Interviews conducted with North Korean citizens paint a horrifying picture of life for North Koreans of every stripe: orphans, members of the ruling class, defectors, and political prisoners. The lives of the supposedly privileged elite will ring familiar: an inner circle that looks appealing and esteemed from the outside, but in which status, wealth, power, influence, and the other trappings of authoritarian power structures are tensely transitory. While the ruling class has access to food and premium living conditions, they are also at risk of purges–as we recently saw with the public execution of Kim Jong-un’s uncle Jang Song-Thaek. A former senior propagandist, Jang Jin-Sun, defected to South Korea and told the documentary’s producers, “In North Korea they promote the leader to be the sun. If you go too close you burn, if you go too far you freeze to death.” It isn’t clear if there’s anything in between.

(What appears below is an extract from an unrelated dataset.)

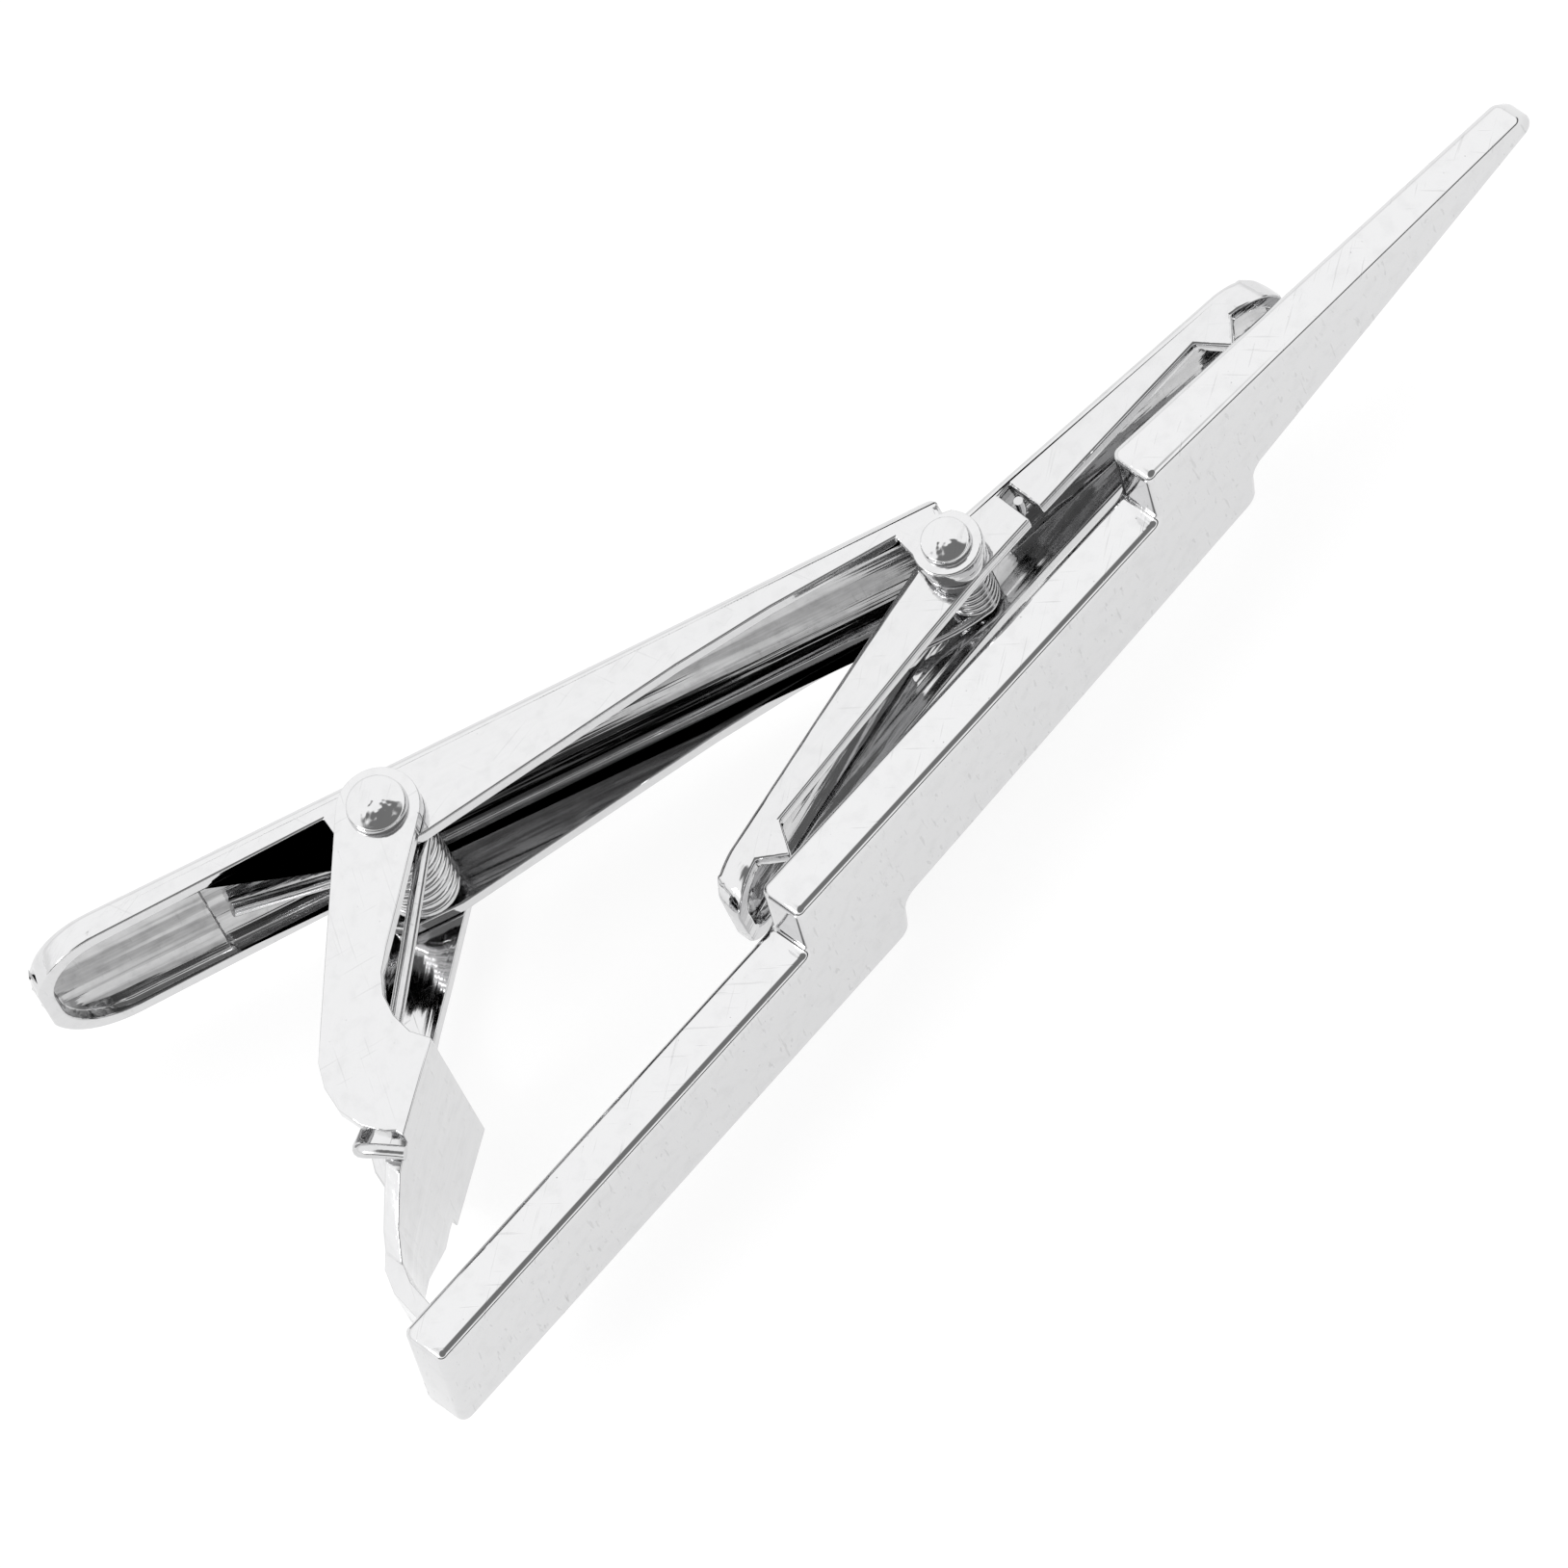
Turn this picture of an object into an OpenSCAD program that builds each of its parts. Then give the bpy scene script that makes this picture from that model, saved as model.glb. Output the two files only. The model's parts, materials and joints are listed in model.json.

The ruling class may have access to goods out of reach of the average North Korean, but luxury options are few even for those who are relatively far better off. The documentary exposes how department stores, showcased by the regime, are filled with goods on display, not for sale. And it is estimated that one in one hundred North Koreans is a political prisoner. Gulags the size of Los Angeles have been spotted on Google Earth and Google Maps. A survivor of one of the camps escaped–a rare feat–and penned the harrowing best-selling memoir Escape from Camp 14.

A Japanese journalist, Jiro Ishimaru, coordinates North Korean filmers, spiriting their footage out of the country. “Obviously, it’s an extremely dangerous thing to do,” he says. “In North Korea, even filming everyday life is considered an act of political treason. If they’re caught filming, they would be locked out and may never be let out again…” The documentary’s narrator explains “These are the pictures that Kim Jong-un doesn’t want the world to see.” One of the North Korean filmmakers is a state employee and has been taking video inside the country for the last five years. During a cloaked on-camera interview he stated, “This is dangerous, and if I get caught I know I would immediately be executed as a traitor to the Korean people. But I have got to do this. I have got to do this no matter what. I am just one person. Even if I have to sacrifice my life, someday something is going to change.”

The title of the project, the “Secret State of North Korea,” is an accurate descriptor of the documentary’s contents. It’s not thanks to the Kim family that the North Korean regime’s atrocities largely remain a secret to the outside world. For as long as there have been defectors, the world has known about purges, famines, gulags, and more. Why are North Koreans risking their lives to get this footage public? Defectors from the regime, living in South Korea, have been targeted by the North Korean government for kidnapping and execution.

Despite this risk, why are these individuals risking their lives to publicize the plight of their countrymen after their successful escape? It’s not just the West that is indifferent to the fate of North Korea; their own neighbors to the South are indifferent at best and hostile at worst to North Korean defectors and the prospect of unification. Quite simply, the “Secret State of North Korea” remains a secret, even after this documentary, because the outside world wills it to be. We cannot threaten the Assad regime over its use of chemical weapons or declare “Never Again” every year on Holocaust Remembrance Day if we let it be known that babies are still being born into concentration camps in the year 2014. Their stories deserve to be told, but they fall on deliberately deaf ears.